I think what the carp crisis can teach us is how far we need to go in thinking through complex, large-scale ecological issues.

Here’s what I mean by that. In response to the Asian carp crisis, we began tackling the problem in small-scale, social ways—public awareness campaigns around not using Asian carp as baitfish, say, or trying to drum up support for eating them to curb their populations. Then we had to start thinking about the regulatory changes necessary to stop them, things like modifying the Lacey Act to outlaw their transportation or funding agencies like the ACRCC to oversee the problem. But it was fine, because we were relatively good at these levels of problem solving.

The further up the chain of complexity we go, the more we struggle.
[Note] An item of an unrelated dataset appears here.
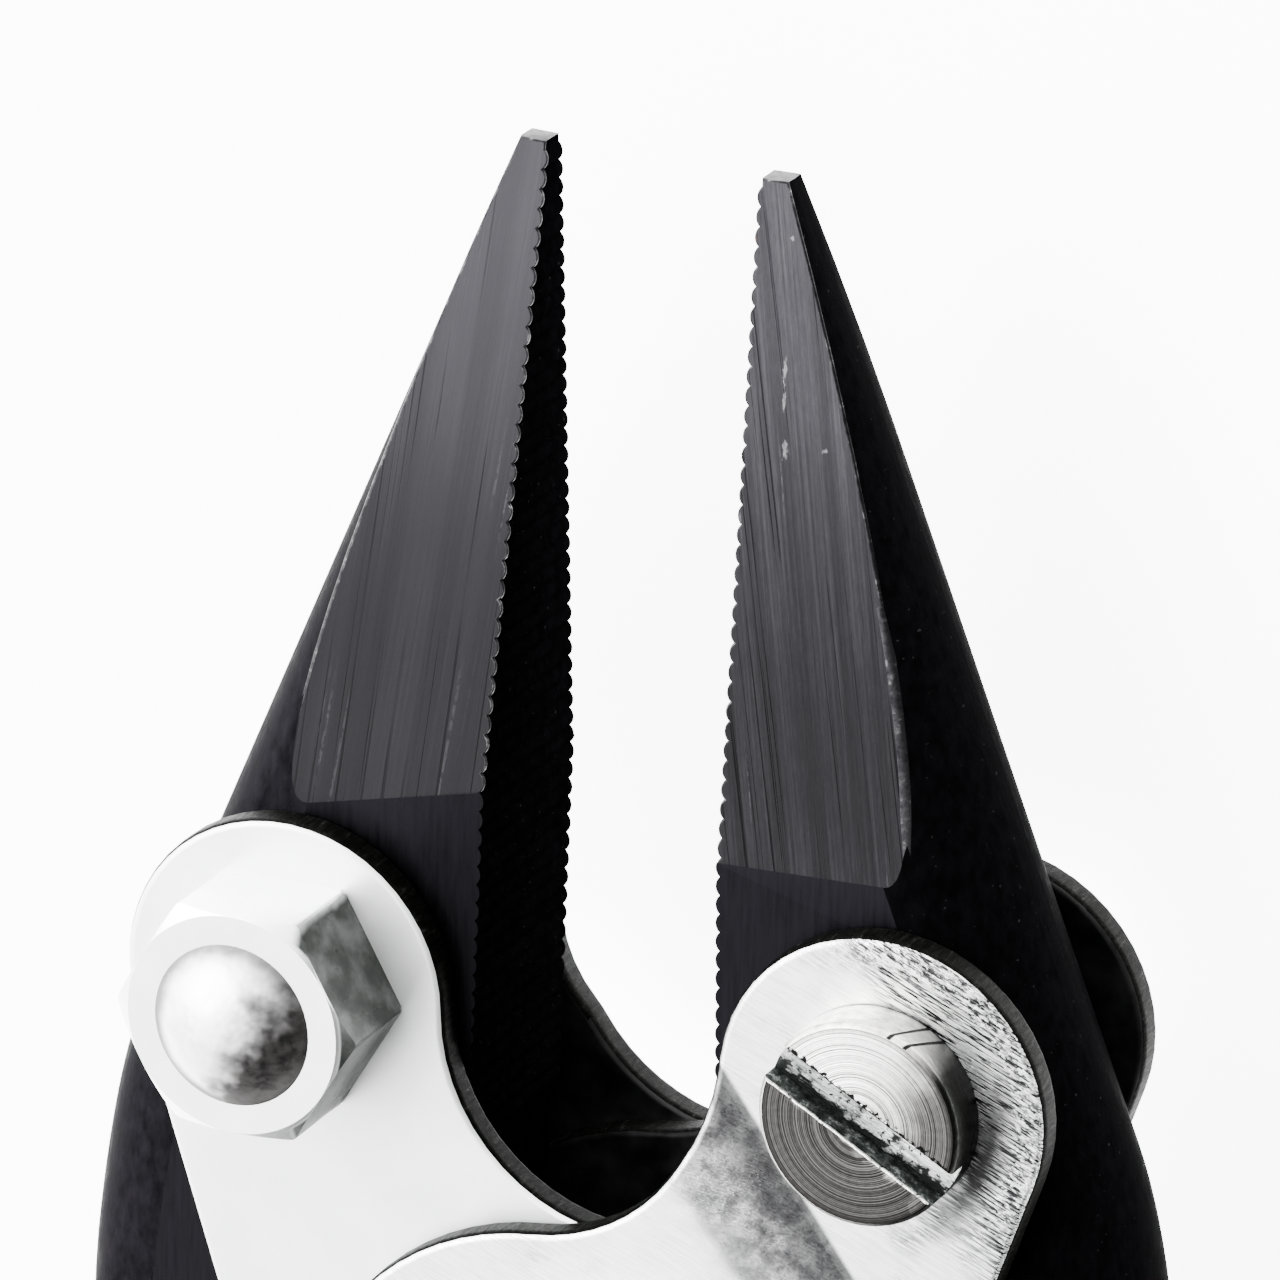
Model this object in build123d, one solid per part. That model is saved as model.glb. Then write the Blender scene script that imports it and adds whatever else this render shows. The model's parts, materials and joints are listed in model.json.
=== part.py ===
from build123d import *
import os
from math import asin, cos, degrees, radians, sin, sqrt

# Parallel-action grozing pliers, lying on their back: X across the tool, Y towards the jaw tips, Z through
# the thickness.  Two folded sheet handles cross at a main pivot.  Each handle is pinned to one jaw at its
# ear, and carries a bushed rivet in the slot of the other jaw's tail.  Ear, pivot and rivet lie on one
# straight arm, so the jaws stay parallel while they open.
# Every piece is drawn about the main pivot with Z = 0 at mid-thickness.  Right-hand pieces are left-hand
# ones turned half a turn about the Y axis, as on the real tool, but for the jaws' ground flats and the
# thinner nut behind the right jaw.

# ---- driving dimensions, millimetres and degrees ----
ARM = 20.0                  # main pivot to ear, and main pivot to slot rivet
EAR_X = 11.3                # ear to the tool's centre line, tool at rest
HALF_GAP = 4.2              # centre line to the middle of the toothed face, tool at rest
SHEET = 1.25                # handle sheet
PLAY = 0.05                 # between sliding flat faces, and radial play of a bore
FIT = 0.02                  # radial play of a fixed fit

JAW_T = 7.4                 # forged jaw thickness
JAW_LENGTH = 30.9           # ear to jaw tip
TOE_IN = 1.3                # lean of each jaw, so that the tips meet first
TOE_CENTRE = 16.0           # height above the ear that the lean leaves in place
TIP_T = 1.1                 # thickness at the tip
TIP_W = 1.15                # width at the tip
LEFT_GRIND = (8.2, 15.0)    # where the left jaw's front flat starts above the ear, and its skew
RIGHT_GRIND = (7.3, -1.3)
BACK_GRIND = (7.8, 0.0)
FLANK_FOOT = (-6.8, -2.6)   # lower end of the jaw's straight flank, from the ear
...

As soon as we start debating things like infrastructural solutions to halt the fish, the knives come out and state sues state while industries attack environmental groups. It got ugly.

And eventually, if we are ever going to solve the Asian carp mess we’ve gotten ourselves into, we need to think about things at the conceptual level and begin answering questions like “What impact is a warmer, wetter Midwest going to have on invasive species populations?” and “How have centuries of urban design and farming practices created a perfect storm for invasives to thrive?” And these are the questions we need to consider before asking ourselves the even more challenging questions around how we intend to reconsider the design of our urban areas and how we grow our food.

These are very, very difficult questions to answer, and implementing whatever findings we come back with could take decades and untold amounts of money. Yet we’ve put off reckoning with these top-tier, deeply conceptual questions regarding the Asian carp crisis for decades, focusing on the easier-to-solve issues that, while important, pale in comparison to these big picture issues.

I’d say that what the Asian carp mess can teach us about solving other ecological crises is that we can never escape these tougher, top-tier questions.

And we defer answering them at our peril.